Australian Transport Safety Bureau (ATSB)
The ATSB is Australia's independent no blame safety investigator, and operates under the Transport Safety Investigation Act 2003.
ATSB is responsible for the independent investigation of accidents and other safety occurrences involving civil aircraft in Australia, and taking part in the investigation of accidents and other occurrences involving Australian aircraft overseas.
ATSB is also responsible for Australia's system for mandatory reporting of all aviation safety occurrences and operates schemes for voluntary and confidential reporting of aviation safety concerns. Its analysis and research functions derive from this responsibility for the collection and management of aviation safety data.
ATSB is responsible for implementing Australia's obligations under Annex 13 and 19 of the Chicago Convention.
Airservices Australia (Airservices)
Airservices was established in 1995 as the independent air navigation service provider and related airside services to the Australian aviation industry. Airservices is a Commonwealth authority with statutory responsibilities and is wholly owned by the Australian Government. It operates under the Air Services Act 1995.
While Airservices is primarily a service provider, in carrying out its functions safety is the priority as legislated. In this way, Airservices is an integral part of Australia's SSP. At the same time, as a service provider, Airservices operates under an SMS which is overseen by CASA.
Airservices is responsible for implementing Australia's obligations under Annexes 3, 4, 5, 10, 11, 15 and 19 of the Chicago Convention.
Australian Maritime Safety Authority (AMSA)
AMSA is the national safety agency responsible for maritime safety, protection of the marine environment and aviation and marine search and rescue. It is a statutory authority established by the Australian Maritime Safety Authority Act 1990( (the AMSA Act). The AMSA Act provides that AMSA's search and rescue service must be in a manner consistent with Australia's obligations under the Chicago Convention and agreements between Australia and other countries relating to the provision of search and rescue.
AMSA's primary areas of responsibility to the aviation community include meeting the requirements of Annex 12 of the Chicago Convention in operating the joint aviation and maritime rescue coordination centre (JRCC) and providing two ground stations and a Mission Control Centre for the Cospas-Sarsat satellite distress beacon system.
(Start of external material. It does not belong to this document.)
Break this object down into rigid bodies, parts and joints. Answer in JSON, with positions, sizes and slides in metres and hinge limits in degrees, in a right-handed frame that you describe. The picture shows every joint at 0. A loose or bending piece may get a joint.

Bureau of Meteorology (BoM)
BOM is Australia's national weather, climate and water agency and operates under the authority of the Meteorology Act 1955 and the Water Act 2007. The Director of Meteorology is the designated Meteorological Authority in accordance with Annex 3 to the Chicago Convention. The Director of Meteorology has an authorising function, set out in Regulation Part 120 of the Civil Aviation Act 1988, for the meteorological observations and forecasts used in civil aviation. BOM is the aeronautical meteorological service provider for Australia.
Department of Defence
Defence is responsible for safety and airworthiness of military aviation systems. While civilian agencies remain responsible for managing aviation safety of Australia's civil aviation and systems, Defence remains responsible for managing aviation safety of Australian Defence Force aircraft and aviation support systems.
It is essential that Defence aviation, which includes its support systems, operates under a robust safety management system that retains the operational flexibility to achieve its capability outcomes without duplicated or incompatible civil-military regulatory overlap.
Defence cooperates with Australia's civil aviation agencies to harmonise its safety management system and associated regulation. Areas of commonality include airspace management, air traffic services, aviation rescue and fire fighting services and aerodrome infrastructure, particularly where these may be used by civil aviation.
The Chicago Convention (Article 3) acknowledges that the convention shall not be applicable to State aircraft. The Civil Aviation Act of 1988 excludes State aircraft; State aircraft being one that is part of the Defence Force. Article 3 further requires a contracting state, when issuing regulations for state aircraft, that they will have due regard for the safety of navigation of civil aircraft.
Defence regulates the operation of Australian State Aircraft and Aviation Support Systems by the implementation of the Defence Aviation Safety Program. Acknowledging Annex 19 and the SSP as contemporary global practice, Defence has developed, and continues to implement, the Defence Aviation Safety Program which replicates the elements of a SSP, with due consideration of the Defence aviation context and relevant Commonwealth legislation.
The context of military aviation is different to that of civil aviation; notwithstanding, Defence aims to cooperate to harmonise with civil aviation. Commitment is demonstrated by active participation as a member of the coordinating bodies including the APG and as stated in the Agreement on the Promotion of Aviation Safety and Airworthiness between CASA and Defence. There is a focus on the civil-military interfaces for military air bases and joint user (civil/military) aerodromes that are also used by civil aviation.
The Defence Aviation Safety Program is a contemporary and effective programme for Defence operations.